Tendríamos que preguntarnos cuál es la base de dicho razonamiento. Y parece ser la siguiente: la censura podría ejercerse inteligentemente por los hombres más cultos y entendedores de la actividad que buscarían controlar. Sin embargo, es parte de la naturaleza de todo hombre inteligente negarse a cualquier forma de censura, y menos cuando ésta tuviera que ser ejercida y aplicada por ellos mismos. Es decir, que un hombre inteligente jamás sería un censor de la actividad que él mismo realiza, por la sencilla razón de que ese tipo de personas eligen qué leer y qué discernir, sin permitir que algo o alguien les imponga prácticas, ideas o convicciones.
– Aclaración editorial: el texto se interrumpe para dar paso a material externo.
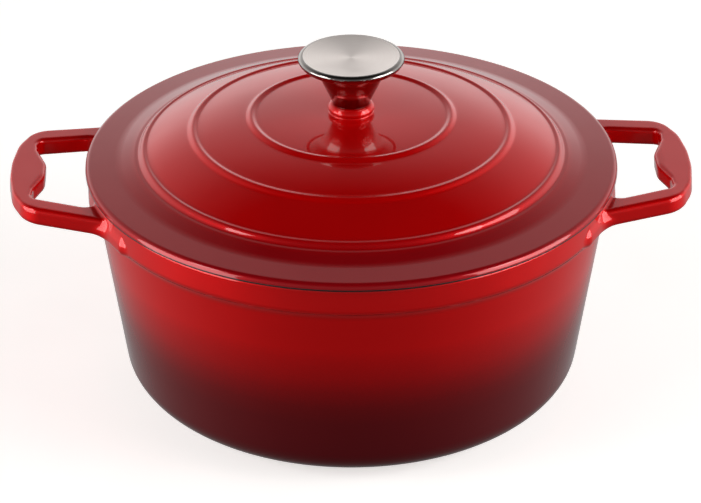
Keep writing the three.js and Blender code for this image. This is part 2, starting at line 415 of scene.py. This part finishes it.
def buildPotBody():
    reliefRadius, relief = pot["reliefRadius"], pot["relief"]
    mouth = mouthRadius()
    rim = pot["rim"]
    underside = roundedPath([(0, relief), (reliefRadius, relief, 0.8), (reliefRadius + 1.5, 0, 0.8), (85, 0)])
    wall = roundedPath(potWallOutside())
    cut = next(i for i, point in enumerate(wall) if point[1] > rim - 0.6)
    rimTop = roundedPath([tuple(wall[-1]), (mouth, rim, 1.0), (mouth - 0.14, rim - 2.4)])
    inside = [(mouth - 0.14, rim - 2.4), *reversed(footCorner(*pot["innerCorner"])), (0, pot["floor"])]
    spans = [(underside, 0), (wall[:cut + 1], 0), (wall[cut:], 1), (rimTop, 1), (inside, 2)]
    body = turnedObject("potBody", spans, [potRed, black, cream], steps=384)
    return place(body, "pot", "pot_enamel", "pot")


buildPotBody()
print("pot body made")

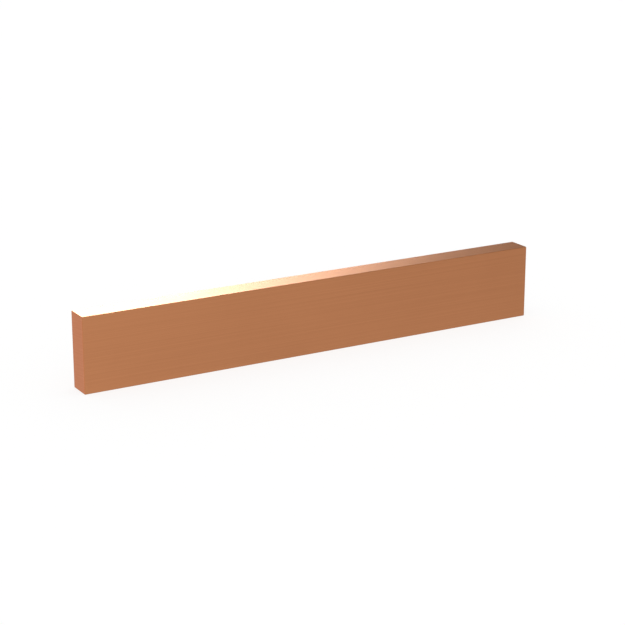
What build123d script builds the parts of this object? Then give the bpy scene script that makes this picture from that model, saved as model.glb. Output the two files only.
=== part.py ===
from build123d import *
import os

# A length of drawn copper flat bar, sawn square at both ends. Sizes are in millimetres.
# It stands on one narrow long side: X runs along it, Y through its thickness, Z up its width.
# The origin is the middle of the side that it stands on.
bar_length = 200.0
bar_width = 30.0
bar_thickness = 10.0

# The four long corners are as sharp as the drawing die leaves them.
corner_radius = 0.3

# The saw leaves a burr round each end face, and filing it off leaves this narrow bevel.
end_bevel = 0.15


# The constant cross-section that the die gives, standing on the ground.
def drawn_section():
    section = RectangleRounded(bar_thickness, bar_width, corner_radius)
    return Plane.YZ * Pos(0, bar_width / 2) * section


# The edges of the two sawn end faces.
def sawn_edges(bar):
    faces = bar.faces().sort_by(Axis.X)
    return faces[0].edges() + faces[-1].edges()


# The whole bar: the section run along its length, then both ends bevelled.
def drawn_bar():
    bar = extrude(drawn_section(), bar_length / 2, both=True)
    return chamfer(sawn_edges(bar), end_bevel)


os.makedirs("parts", exist_ok=True)
export_step(drawn_bar(), "parts/busbar.step")
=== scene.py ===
import math

import bpy
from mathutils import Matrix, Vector


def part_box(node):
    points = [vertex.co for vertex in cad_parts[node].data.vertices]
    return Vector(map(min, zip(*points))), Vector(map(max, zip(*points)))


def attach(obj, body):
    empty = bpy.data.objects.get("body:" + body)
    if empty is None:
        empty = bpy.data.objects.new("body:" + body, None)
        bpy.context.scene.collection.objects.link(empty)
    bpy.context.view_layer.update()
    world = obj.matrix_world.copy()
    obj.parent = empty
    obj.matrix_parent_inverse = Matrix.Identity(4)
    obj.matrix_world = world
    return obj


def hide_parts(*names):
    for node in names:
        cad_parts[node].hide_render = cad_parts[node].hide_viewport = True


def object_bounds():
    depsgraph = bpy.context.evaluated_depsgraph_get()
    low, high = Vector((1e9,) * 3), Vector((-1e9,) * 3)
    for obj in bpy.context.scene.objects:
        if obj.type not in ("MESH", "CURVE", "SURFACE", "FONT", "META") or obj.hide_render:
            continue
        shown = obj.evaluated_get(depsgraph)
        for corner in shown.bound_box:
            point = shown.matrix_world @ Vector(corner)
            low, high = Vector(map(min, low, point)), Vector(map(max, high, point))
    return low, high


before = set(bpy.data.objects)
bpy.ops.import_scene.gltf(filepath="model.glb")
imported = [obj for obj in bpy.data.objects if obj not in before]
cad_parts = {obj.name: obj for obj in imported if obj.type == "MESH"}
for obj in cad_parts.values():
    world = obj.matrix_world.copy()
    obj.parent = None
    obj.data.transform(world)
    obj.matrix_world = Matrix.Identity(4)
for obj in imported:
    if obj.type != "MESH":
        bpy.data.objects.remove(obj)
cadLow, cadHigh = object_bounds()
print("packed bar loaded, box in metres", [round(side, 4) for side in cadHigh - cadLow])

mm = 0.001


# A socket that takes part in Python expressions: each operator adds one Math node.
class Wire:
    def __init__(self, graph, socket):
        self.graph = graph
        self.socket = socket

    def math(self, operation, *values):
        return self.graph.node("ShaderNodeMath", {"operation": operation}, dict(enumerate(values)))

    def __add__(self, other):
        return self.math("ADD", self, other)

    def __radd__(self, other):
        return self.math("ADD", other, self)

    def __sub__(self, other):
        return self.math("SUBTRACT", self, other)

    def __rsub__(self, other):
        return self.math("SUBTRACT", other, self)

    def __mul__(self, other):
        return self.math("MULTIPLY", self, other)

    def __rmul__(self, other):
        return self.math("MULTIPLY", other, self)

    def __truediv__(self, other):
        return self.math("DIVIDE", self, other)

    def __rtruediv__(self, other):
        return self.math("DIVIDE", other, self)

    def __pow__(self, other):
        return self.math("POWER", self, other)

    def __rpow__(self, other):
        return self.math("POWER", other, self)

    def __abs__(self):
        return self.math("ABSOLUTE", self)

    def least(self, other):
        return self.math("MINIMUM", self, other)

    def most(self, other):
        return self.math("MAXIMUM", self, other)

    def sign(self):
        return self.math("SIGN", self)

    def tangent(self):
        return self.math("TANGENT", self)


# A node tree under construction, for a shader or for geometry.
class Graph:
    def __init__(self, tree):
        self.tree = tree
        tree.nodes.clear()

    # Settings are set first, then sockets get values or links, each by its name or its place.
    def node(self, kind, settings=None, sockets=None, out=None):
        made = self.tree.nodes.new(kind)
        for name, value in (settings or {}).items():
            setattr(made, name, value)
        for key, value in (sockets or {}).items():
            self.feed(self.pick(made.inputs, key), value)
        if not made.outputs:
            return made
        return Wire(self, self.pick(made.outputs, out or 0))

    def pick(self, sockets, key):
        shown = [socket for socket in sockets if socket.enabled]
        if isinstance(key, int):
            return shown[key]
        return next(socket for socket in shown if socket.name == key)

    def feed(self, socket, value):
        if isinstance(value, Wire):
            self.tree.links.new(value.socket, socket)
        else:
            socket.default_value = value

    def split(self, vector):
        parts = self.node("ShaderNodeSeparateXYZ", None, {"Vector": vector}).socket.node.outputs
        return [Wire(self, part) for part in parts]

    def join(self, x, y, z):
        return self.node("ShaderNodeCombineXYZ", None, {"X": x, "Y": y, "Z": z})

    def stretch(self, vector, amounts):
        return self.node("ShaderNodeVectorMath", {"operation": "MULTIPLY"}, {0: vector, 1: amounts})

    def blend(self, factor, first, second):
        sockets = {"Factor": factor, "A": first, "B": second}
        return self.node("ShaderNodeMix", {"data_type": "RGBA"}, sockets)

    # The plain number that lies between two others at a factor from 0 to 1.
    def between(self, factor, first, second):
        return factor.most(0.0).least(1.0) * (second - first) + first

    def noise(self, vector, seed, scale=1.0, detail=2.0, roughness=0.5):
        sockets = {"Vector": vector, "W": seed, "Scale": scale, "Detail": detail, "Roughness": roughness}
        return self.node("ShaderNodeTexNoise", {"noise_dimensions": "4D"}, sockets)


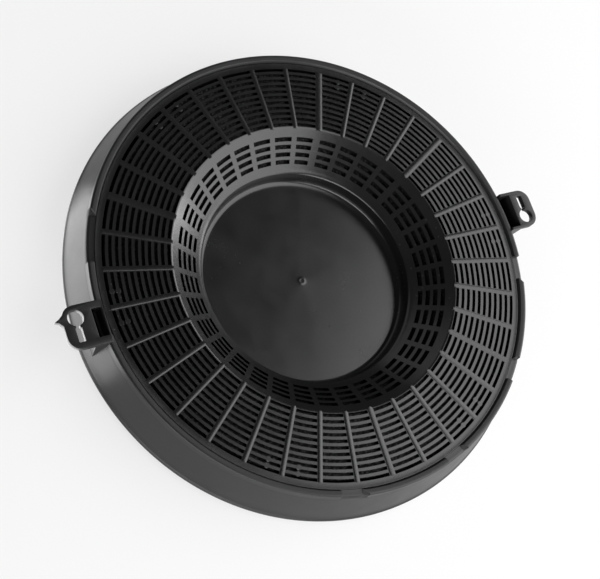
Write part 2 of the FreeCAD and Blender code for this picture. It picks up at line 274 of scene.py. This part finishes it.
def well_rows():
    """Rows of the cone's foot, the well's wall with its round foot, and the disk."""
    foot = GRILLE - CONE_DEPTH
    rows = [(CONE_END, cone_top(CONE_END), CONE_END, cone_top(CONE_END) - CONE_SKIN, 0.0),
            (CONE_FOOT + 0.3, cone_top(CONE_FOOT + 0.3), WELL_OUTER, foot - 1.3, 0.0),
            (CONE_FOOT - 0.2, foot - 0.05, WELL_OUTER, foot - 1.6, 0.0),
            (WELL + 0.3, foot - 0.6, WELL_OUTER, foot - 2.2, 0.0),
            (WELL, foot - 1.0, WELL_OUTER, foot - 2.6, 0.0),
            (WELL, FLOOR + WELL_ROUND, WELL_OUTER, FLOOR + 2.0, 0.0)]
    disk = WELL - WELL_ROUND
    for degrees, low_z in ((22.5, 1.8), (45, 0.9), (67.5, 0.3)):
        angle = math.radians(degrees)
        rows.append((disk + WELL_ROUND * math.cos(angle),
                     FLOOR + WELL_ROUND - WELL_ROUND * math.sin(angle), WELL_OUTER, low_z, 0.0))
    rows += [(disk, FLOOR, WELL_OUTER - 0.2, 0.0, 0.0), (disk - 0.3, FLOOR, disk - 0.3, 0.0, 0.0)]
    for radius, dent in DISK_RINGS + GATE_MARK:
        rows.append((radius, FLOOR + dent, radius, 0.0, 0.0))
    return rows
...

Por eso, la tarea del censor siempre se encuentra en hombres desprovistos de un criterio sólido, de convicciones y de una cultura importante. Es decir, que el que es censor se dedica a eso porque no le queda de otra, porque lee y piensa en la medida y características que otros —personas e intereses— le imponen; y porque éste mismo no tendría la posibilidad de ejercer otro oficio que fuera la contraparte de la censura. Y por esa razón, cargada de mediocridad, alguien que ejerce el oficio de censor es un ser que la sociedad no necesita, y al que tampoco extrañaría si en algún momento dejara de existir.
NUEVA CENSURA
Hoy, la censura se sigue dando desde el poder, desde los intolerantes que no comprenden que la crítica fortalece cuando lo que se critica está fundado en la razón. Sobre esto, pareciera que estamos reviviendo algunos capítulos de intolerancia que al menos en México, creíamos ya en el pasado. Pero también se sigue dando desde la violencia, y desde los efectos de las ondas criminales que azotan a México. Hay un pedazo de la historia del país que hoy mismo está dejando de contarse, por las presiones de censura que resiente la prensa y que a pesar de la década que tenemos viviendo los horrores de la lucha contra el crimen organizado, tales ataques contra los informados no sólo no se han detenido sino que han ido en una ola alarmante de aumento. En este periodo de oscuridad para México, es cierto que la primera sacrificada ha sido la paz, pero junto a ella lo ha sido la verdad. Y eso es abominable.